■ WHAT TO WORK ON ■
Please output the data below exactly as given, starting at its first line and stopping after the line that contains "[route[last]]);".

■ DATA SHOWN ■
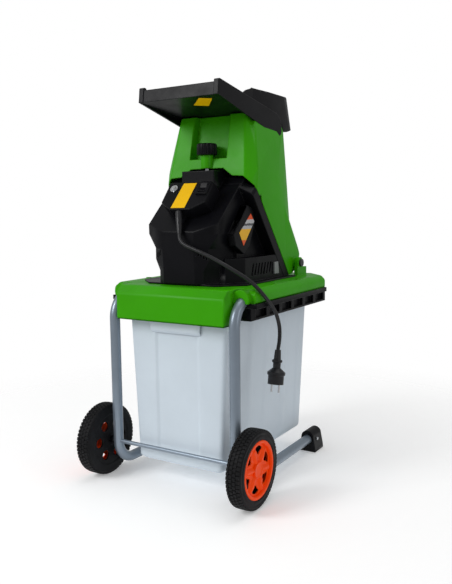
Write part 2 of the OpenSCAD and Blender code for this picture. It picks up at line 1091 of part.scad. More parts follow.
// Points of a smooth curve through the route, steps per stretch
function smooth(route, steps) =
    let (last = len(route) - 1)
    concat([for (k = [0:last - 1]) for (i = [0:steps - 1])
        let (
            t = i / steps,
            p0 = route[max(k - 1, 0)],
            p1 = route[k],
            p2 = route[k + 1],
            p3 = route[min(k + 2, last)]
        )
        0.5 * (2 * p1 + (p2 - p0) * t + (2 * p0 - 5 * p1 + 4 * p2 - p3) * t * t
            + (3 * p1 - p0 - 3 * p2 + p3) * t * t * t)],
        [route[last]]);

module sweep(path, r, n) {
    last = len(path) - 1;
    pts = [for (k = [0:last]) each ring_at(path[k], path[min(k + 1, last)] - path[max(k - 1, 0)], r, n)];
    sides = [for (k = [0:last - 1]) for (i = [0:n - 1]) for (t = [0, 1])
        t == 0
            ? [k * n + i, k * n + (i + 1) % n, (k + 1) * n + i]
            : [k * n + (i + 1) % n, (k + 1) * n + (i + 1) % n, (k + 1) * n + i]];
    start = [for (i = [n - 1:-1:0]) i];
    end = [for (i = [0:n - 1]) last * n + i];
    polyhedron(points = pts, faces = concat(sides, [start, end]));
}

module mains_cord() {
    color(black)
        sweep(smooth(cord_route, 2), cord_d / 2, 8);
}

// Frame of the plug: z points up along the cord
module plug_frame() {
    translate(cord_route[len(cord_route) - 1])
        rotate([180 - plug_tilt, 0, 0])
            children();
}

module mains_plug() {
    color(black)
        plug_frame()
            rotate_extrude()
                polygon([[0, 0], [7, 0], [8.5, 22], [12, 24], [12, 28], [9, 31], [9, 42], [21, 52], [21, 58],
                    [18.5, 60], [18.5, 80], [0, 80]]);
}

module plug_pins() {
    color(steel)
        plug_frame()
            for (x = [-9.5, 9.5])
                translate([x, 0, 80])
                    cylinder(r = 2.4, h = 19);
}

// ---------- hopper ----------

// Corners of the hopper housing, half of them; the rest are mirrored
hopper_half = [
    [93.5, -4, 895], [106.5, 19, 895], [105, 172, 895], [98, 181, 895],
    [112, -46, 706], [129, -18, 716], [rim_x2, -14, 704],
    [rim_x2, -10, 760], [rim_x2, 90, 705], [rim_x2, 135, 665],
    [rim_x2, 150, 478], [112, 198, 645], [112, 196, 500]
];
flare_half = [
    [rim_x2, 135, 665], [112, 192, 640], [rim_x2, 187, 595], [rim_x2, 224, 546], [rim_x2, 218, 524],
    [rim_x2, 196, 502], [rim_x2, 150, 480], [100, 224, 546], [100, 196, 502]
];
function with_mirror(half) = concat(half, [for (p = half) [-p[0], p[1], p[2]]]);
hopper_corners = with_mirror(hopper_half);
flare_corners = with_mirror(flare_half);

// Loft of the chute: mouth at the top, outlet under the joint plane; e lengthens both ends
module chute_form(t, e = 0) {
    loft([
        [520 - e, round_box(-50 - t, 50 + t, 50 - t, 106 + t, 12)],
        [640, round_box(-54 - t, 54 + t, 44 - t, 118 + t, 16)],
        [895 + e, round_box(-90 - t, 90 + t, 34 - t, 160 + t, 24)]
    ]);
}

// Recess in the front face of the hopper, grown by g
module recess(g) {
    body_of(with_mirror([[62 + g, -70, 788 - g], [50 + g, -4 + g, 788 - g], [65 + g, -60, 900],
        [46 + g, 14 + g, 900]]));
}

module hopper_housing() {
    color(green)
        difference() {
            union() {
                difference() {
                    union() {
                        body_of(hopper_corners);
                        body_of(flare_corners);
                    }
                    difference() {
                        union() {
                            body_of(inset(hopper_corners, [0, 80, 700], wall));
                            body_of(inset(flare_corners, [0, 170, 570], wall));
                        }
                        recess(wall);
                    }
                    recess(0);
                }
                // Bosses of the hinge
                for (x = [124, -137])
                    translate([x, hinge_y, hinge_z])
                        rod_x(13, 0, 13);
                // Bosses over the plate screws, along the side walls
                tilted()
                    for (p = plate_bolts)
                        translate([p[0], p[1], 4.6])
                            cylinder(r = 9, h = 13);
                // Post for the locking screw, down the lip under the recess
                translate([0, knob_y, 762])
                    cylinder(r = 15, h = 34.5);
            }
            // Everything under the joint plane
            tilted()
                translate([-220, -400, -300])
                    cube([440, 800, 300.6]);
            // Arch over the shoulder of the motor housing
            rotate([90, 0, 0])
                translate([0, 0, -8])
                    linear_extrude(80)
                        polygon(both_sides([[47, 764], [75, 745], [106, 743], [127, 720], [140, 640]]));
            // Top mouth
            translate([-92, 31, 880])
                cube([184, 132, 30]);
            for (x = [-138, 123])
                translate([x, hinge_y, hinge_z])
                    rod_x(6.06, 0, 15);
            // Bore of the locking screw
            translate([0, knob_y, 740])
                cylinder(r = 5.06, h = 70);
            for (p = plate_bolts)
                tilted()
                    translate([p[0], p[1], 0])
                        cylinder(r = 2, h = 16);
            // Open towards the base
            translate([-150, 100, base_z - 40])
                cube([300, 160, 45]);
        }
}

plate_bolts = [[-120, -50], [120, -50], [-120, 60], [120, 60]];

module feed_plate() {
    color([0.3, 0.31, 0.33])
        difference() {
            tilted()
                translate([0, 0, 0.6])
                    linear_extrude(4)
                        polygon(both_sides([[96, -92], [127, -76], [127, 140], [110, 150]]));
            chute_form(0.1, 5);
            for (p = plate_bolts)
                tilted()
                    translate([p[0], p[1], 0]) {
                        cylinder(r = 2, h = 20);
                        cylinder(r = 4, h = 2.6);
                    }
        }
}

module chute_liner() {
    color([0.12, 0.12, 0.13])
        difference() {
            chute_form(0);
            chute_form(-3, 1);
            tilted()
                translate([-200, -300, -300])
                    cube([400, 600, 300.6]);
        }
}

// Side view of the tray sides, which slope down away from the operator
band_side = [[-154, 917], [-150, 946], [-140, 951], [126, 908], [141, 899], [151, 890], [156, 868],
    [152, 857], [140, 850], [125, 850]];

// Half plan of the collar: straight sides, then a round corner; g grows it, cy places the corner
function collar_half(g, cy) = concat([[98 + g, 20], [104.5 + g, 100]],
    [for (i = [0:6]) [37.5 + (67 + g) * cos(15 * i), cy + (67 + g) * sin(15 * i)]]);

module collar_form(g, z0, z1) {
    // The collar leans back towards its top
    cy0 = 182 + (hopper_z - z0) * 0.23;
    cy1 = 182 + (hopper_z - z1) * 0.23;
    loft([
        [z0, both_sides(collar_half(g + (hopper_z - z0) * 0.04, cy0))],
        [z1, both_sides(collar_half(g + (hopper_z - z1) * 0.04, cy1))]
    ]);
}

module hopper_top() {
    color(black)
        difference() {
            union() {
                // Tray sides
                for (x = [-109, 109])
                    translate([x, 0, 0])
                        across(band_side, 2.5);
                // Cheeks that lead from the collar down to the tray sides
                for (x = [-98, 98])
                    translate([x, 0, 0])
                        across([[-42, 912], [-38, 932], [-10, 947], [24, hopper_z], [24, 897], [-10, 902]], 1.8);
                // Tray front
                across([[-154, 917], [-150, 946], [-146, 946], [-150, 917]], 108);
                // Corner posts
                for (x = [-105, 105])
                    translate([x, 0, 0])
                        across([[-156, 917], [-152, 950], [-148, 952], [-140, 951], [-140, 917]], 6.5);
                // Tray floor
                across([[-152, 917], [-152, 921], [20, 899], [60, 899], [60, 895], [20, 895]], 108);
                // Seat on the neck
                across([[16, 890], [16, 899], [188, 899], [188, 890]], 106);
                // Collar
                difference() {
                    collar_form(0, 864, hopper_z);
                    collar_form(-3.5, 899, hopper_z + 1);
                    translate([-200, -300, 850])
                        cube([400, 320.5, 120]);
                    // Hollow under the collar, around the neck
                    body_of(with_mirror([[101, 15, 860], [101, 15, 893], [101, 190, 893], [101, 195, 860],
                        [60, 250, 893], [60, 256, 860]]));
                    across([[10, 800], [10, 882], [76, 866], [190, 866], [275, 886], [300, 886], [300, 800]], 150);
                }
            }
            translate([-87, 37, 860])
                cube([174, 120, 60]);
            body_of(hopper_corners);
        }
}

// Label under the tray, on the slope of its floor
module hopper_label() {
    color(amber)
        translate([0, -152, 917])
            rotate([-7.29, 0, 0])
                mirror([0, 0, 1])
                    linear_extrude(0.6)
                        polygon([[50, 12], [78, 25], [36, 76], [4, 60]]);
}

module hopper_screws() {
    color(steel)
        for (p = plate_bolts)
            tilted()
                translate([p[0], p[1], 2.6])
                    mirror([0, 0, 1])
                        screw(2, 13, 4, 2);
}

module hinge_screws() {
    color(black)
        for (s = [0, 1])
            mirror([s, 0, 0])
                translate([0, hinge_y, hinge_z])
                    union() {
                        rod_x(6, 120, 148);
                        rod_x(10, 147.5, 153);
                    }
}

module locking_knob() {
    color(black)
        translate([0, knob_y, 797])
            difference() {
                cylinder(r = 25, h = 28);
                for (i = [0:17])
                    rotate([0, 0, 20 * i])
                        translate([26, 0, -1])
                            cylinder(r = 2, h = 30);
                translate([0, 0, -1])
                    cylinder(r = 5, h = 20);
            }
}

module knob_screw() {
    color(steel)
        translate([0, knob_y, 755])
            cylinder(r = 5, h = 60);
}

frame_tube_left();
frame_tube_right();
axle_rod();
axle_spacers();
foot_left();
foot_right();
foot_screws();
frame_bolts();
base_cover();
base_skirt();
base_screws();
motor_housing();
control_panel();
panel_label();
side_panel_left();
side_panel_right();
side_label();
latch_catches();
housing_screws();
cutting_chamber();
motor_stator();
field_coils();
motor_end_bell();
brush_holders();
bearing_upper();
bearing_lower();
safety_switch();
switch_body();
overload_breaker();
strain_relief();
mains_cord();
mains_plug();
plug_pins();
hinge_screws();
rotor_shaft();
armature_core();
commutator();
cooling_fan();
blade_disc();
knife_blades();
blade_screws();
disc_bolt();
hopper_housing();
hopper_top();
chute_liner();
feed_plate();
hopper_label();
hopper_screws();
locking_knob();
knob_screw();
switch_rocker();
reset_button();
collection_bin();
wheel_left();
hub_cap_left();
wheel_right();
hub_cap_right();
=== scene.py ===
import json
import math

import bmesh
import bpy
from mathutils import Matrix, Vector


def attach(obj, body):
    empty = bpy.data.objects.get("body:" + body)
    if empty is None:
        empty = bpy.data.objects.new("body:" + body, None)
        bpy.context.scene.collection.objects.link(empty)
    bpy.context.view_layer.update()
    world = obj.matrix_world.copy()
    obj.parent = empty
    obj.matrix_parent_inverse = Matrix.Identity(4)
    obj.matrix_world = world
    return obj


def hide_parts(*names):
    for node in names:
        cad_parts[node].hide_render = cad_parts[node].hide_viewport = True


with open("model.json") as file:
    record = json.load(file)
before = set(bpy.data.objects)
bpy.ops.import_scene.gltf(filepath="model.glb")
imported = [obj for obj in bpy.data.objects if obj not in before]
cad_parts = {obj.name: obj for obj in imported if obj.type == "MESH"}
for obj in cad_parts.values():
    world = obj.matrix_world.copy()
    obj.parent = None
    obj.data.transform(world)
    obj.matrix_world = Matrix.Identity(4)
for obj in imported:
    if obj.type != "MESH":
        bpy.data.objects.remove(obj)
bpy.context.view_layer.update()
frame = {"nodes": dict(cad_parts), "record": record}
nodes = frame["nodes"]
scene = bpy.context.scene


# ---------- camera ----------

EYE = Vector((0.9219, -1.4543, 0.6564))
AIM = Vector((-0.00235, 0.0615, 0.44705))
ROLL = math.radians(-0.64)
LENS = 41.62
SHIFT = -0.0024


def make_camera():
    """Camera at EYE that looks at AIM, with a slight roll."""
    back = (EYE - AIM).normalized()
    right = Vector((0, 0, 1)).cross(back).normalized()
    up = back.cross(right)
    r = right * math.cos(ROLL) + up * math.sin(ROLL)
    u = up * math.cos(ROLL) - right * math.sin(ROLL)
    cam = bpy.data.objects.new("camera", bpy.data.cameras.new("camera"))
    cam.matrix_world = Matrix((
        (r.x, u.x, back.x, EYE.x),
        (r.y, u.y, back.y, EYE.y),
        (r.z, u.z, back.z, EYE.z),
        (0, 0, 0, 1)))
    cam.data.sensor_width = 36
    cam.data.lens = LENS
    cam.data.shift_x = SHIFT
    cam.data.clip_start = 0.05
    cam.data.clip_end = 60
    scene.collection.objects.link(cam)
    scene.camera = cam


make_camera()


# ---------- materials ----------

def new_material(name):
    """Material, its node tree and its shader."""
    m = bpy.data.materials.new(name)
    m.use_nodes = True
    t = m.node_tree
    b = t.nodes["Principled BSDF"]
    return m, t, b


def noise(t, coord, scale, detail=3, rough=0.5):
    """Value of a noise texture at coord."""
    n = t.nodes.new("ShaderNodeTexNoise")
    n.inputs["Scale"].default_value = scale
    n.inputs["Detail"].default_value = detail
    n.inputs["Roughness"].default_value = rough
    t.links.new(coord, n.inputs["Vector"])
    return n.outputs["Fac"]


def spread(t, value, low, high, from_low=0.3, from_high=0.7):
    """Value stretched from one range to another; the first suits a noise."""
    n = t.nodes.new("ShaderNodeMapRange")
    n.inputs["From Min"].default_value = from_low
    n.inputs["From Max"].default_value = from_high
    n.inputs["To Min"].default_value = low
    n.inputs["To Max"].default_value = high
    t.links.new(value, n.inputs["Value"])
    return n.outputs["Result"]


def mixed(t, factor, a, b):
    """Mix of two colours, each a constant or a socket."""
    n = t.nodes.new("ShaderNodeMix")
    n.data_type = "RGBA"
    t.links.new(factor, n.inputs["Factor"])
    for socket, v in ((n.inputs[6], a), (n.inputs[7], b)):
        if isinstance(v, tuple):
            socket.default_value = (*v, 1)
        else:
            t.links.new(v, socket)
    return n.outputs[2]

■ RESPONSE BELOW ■
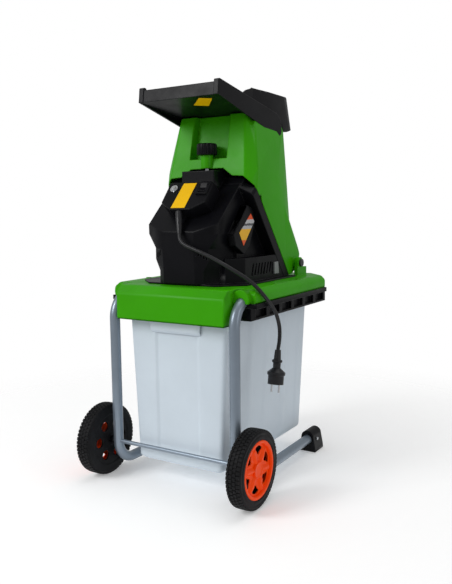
Write part 2 of the OpenSCAD and Blender code for this picture. It picks up at line 1091 of part.scad. More parts follow.
// Points of a smooth curve through the route, steps per stretch
function smooth(route, steps) =
    let (last = len(route) - 1)
    concat([for (k = [0:last - 1]) for (i = [0:steps - 1])
        let (
            t = i / steps,
            p0 = route[max(k - 1, 0)],
            p1 = route[k],
            p2 = route[k + 1],
            p3 = route[min(k + 2, last)]
        )
        0.5 * (2 * p1 + (p2 - p0) * t + (2 * p0 - 5 * p1 + 4 * p2 - p3) * t * t
            + (3 * p1 - p0 - 3 * p2 + p3) * t * t * t)],
        [route[last]]);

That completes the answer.